Becoming All of the Above: Madness and Trauma in the Characters of Christian Bale

a map of the mind . by April Durham . 5 October 2012

This project is a hypertext map of becoming-mad in the Guattari-Deleuzian sense of that activity. It began when watching Dark Knight and a friend of mine mentioned that he found a paranoid schizophrenic subcharacter to resemble Bruce Wayne. Then I was thinking about Christian Bale as a superhero and I just kept seeing him as a serial killer in American Psycho and I made a mental comparison of Batman and Bateman the name of the character in American Psycho. Expanding this line of thought, I realized that most of Bale’s films, since he was 13 years old, have involved his playing pathological characters, some more severely affected than others.

I’ve been interested for some time in challenging the visual and semantic structures we use to build up meaning, because I find them to be very limiting. Specifically, I have been focusing on the way that language that is supposed to make sense, is oppressive. Applying something like Jean-Louis Comolli’s apparatus theory to language structures, I have been working on challenging semantic “rational” sense-making toward a semantics of affective logics which I have coined as Gothic Logic. The space of Gothic Logic necessarily entertains entwined logics, multiple orders of time and reality, and an insistence on the space to be out of sync with accepted wisdom, common-sense, linear thinking, and Aristotelian logic while at the same time engaging in rigorous and thoughtful, subtle and expansive thinking-being action.

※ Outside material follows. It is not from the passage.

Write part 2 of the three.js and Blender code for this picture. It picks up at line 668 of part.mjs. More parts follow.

So I wanted to work with the way these films, where Christian Bale is the star, use pathology and its “cure” or resolution to drive the narrative and the characterization of the Bale protagonists, to propose a range of possibilities, including but not limited to the ones that conclude the films. In other words, to explore how is the madness of Bale’s characters functioning and what might it do in addition? While I have a grave respect for Trauma Theory and its serious investigation of the horrors of modern life, I am interested in honoring difficulty rather than eliminating or curing it. Never minimizing the very real pain involved in mental or physical illness and it’s vast and difficult repercussions in the life of the sufferer and his or her family members, I am curious about the possibility of allowing madness to give voice in an arena that exists alongside that of the curative or recuperative.

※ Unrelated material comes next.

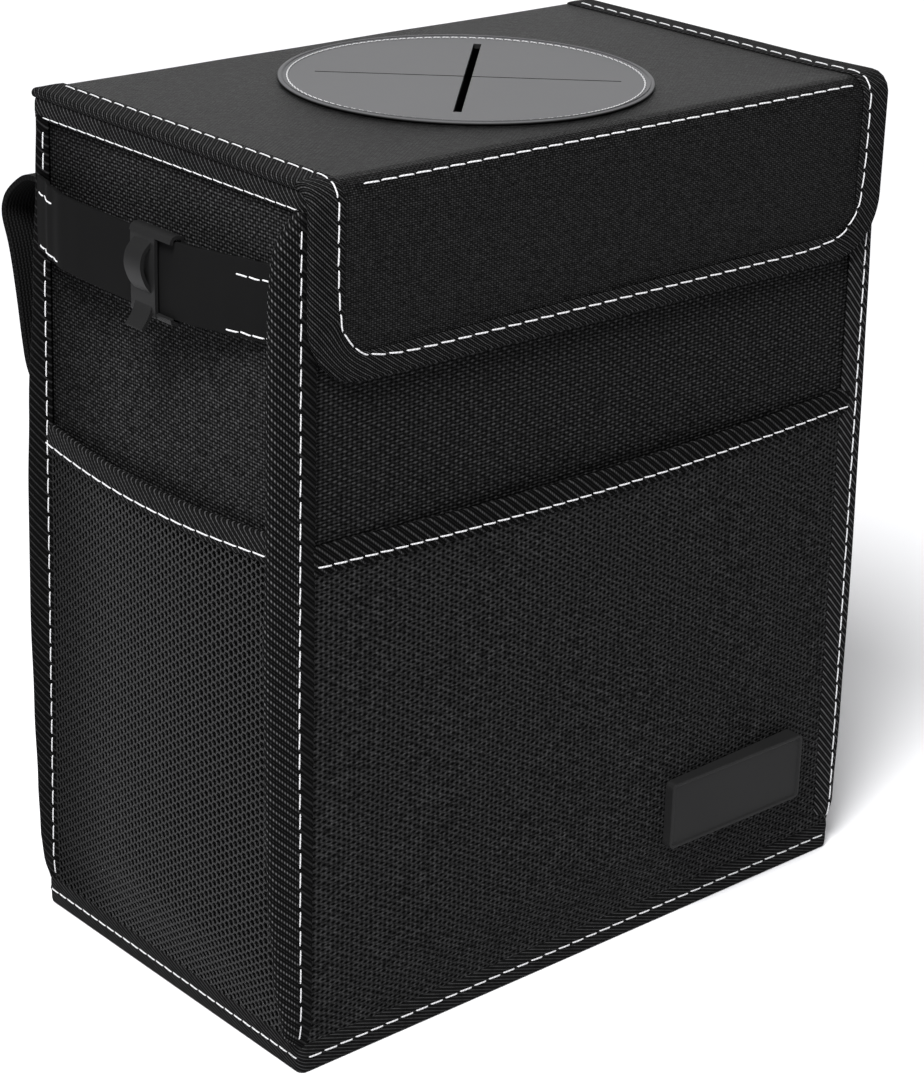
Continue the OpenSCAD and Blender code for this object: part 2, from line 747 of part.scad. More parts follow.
front_panel();
back_panel();
left_side_panel();
right_side_panel();
base_panel();
front_board();
back_board();
left_side_board();
right_side_board();
base_board();
inner_liner();
front_left_binding();
front_right_binding();
back_left_binding();
back_right_binding();
base_binding();
rim_binding();
front_pocket();
front_pocket_binding();
left_mesh_pocket();
left_mesh_binding();
right_mesh_pocket();
right_mesh_binding();
left_strap();
left_hook();
right_strap();
right_hook();
back_left_loop();
back_right_loop();
front_label();
loop_fastener();
lid_cover();
lid_board();
lid_left_binding();
lid_right_binding();
slot_disc();
flap_cover();
flap_board();
flap_binding();
hook_fastener();
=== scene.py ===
import bpy
import bmesh
import math
from mathutils import Matrix, Vector, noise


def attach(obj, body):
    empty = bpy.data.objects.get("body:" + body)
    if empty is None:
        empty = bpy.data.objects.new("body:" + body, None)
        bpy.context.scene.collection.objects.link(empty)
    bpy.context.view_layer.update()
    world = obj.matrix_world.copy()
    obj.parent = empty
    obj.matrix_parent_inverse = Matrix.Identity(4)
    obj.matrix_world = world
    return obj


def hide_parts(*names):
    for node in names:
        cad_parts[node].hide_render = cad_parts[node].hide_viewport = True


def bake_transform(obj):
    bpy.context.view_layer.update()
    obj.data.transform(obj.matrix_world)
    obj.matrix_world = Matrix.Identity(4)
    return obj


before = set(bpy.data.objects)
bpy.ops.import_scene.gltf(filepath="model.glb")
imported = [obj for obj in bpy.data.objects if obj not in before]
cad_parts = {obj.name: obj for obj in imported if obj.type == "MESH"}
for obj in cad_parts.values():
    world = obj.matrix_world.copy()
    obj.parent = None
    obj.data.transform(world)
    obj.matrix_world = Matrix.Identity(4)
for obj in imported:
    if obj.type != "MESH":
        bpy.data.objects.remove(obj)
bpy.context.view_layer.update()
scene = bpy.context.scene
unit = 0.001  # all settings are in millimetres, the meshes in metres
print("frame loaded:", len(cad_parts), "nodes")

shell = {"halfWidth": 122.5, "halfDepth": 70.0, "rim": 291.6, "flare": 1.6, "taper": 3.1,
         "clothThick": 0.8, "tapeThick": 0.7, "ripple": 0.22}


def ease(t):
    return (1 - math.cos(math.pi * min(max(t, 0.0), 1.0))) / 2


def between(table, at):
    # smooth value from a table of (place, value)
    if at <= table[0][0]:
        return table[0][1]
    for (a, va), (b, vb) in zip(table, table[1:]):
        if at <= b:
            return va + (vb - va) * ease((at - a) / (b - a))
    return table[-1][1]


def lean(point):
    # the walls stand a little wider at the base than at the rim
    x, y, z = point
    k = shell["flare"] - shell["taper"] * z / shell["rim"]
    return Vector((x * (1 + k / shell["halfWidth"]), y * (1 + k / shell["halfDepth"]), z))


def wall(side, along, z, off):
    # a point on one of the four walls, off it by off
    w, d = shell["halfWidth"] + off, shell["halfDepth"] + off
    flat = {"front": (along, -d, z), "back": (along, d, z),
            "left": (-w, along, z), "right": (w, along, z)}[side]
    return lean(flat)


outward = {"front": Vector((0, -1, 0)), "back": Vector((0, 1, 0)),
           "left": Vector((-1, 0, 0)), "right": Vector((1, 0, 0))}


# materials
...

So I built a web map of Bale’s characterization/embodiment of a range of mad and frightening characters. From Jim in Empire of the Sun, to Bruce Wayne/Batman in Christopher Nolan’s Batman franchise, I explore the embodiment and resonances of pathological mental states, including those that appear to be good or noble (like Jim or Batman) but in fact are reflections of the disintegration of social and subject structures brought on by the traumas of war and imprisonment, or late capitalism and shifting ethical paradigms.

By way of introduction to the web-map, I would like to mention that part of this inquiry into semantic and visual mechanisms involves messing up linear progress through a text. So I want you to have to start, browse around, peer in to various windows and frames, and then go back again to one or more windows to continue the path of inquiry or to start again and go a different direction. It is intended to be slightly confusing and rather awkward, in that navigation is not keyed to intuitive moves we are used to making when navigating websites in 2012. There should be enough strangeness that you feel a little pain while engaging with it but not so much that you will just get frustrated and leave the game altogether. The idea here again is to confound expectations but leave something familiar, a memory of something known, that allows for moments of rest but that require you to move on. The model is based on Deleuze and Guattari’s orchid (that draws the insect) and wasp (which pollinates the flower) to evoke an exchange that is constantly changing the terms of identity discourse, embodiment, and even thinking structures.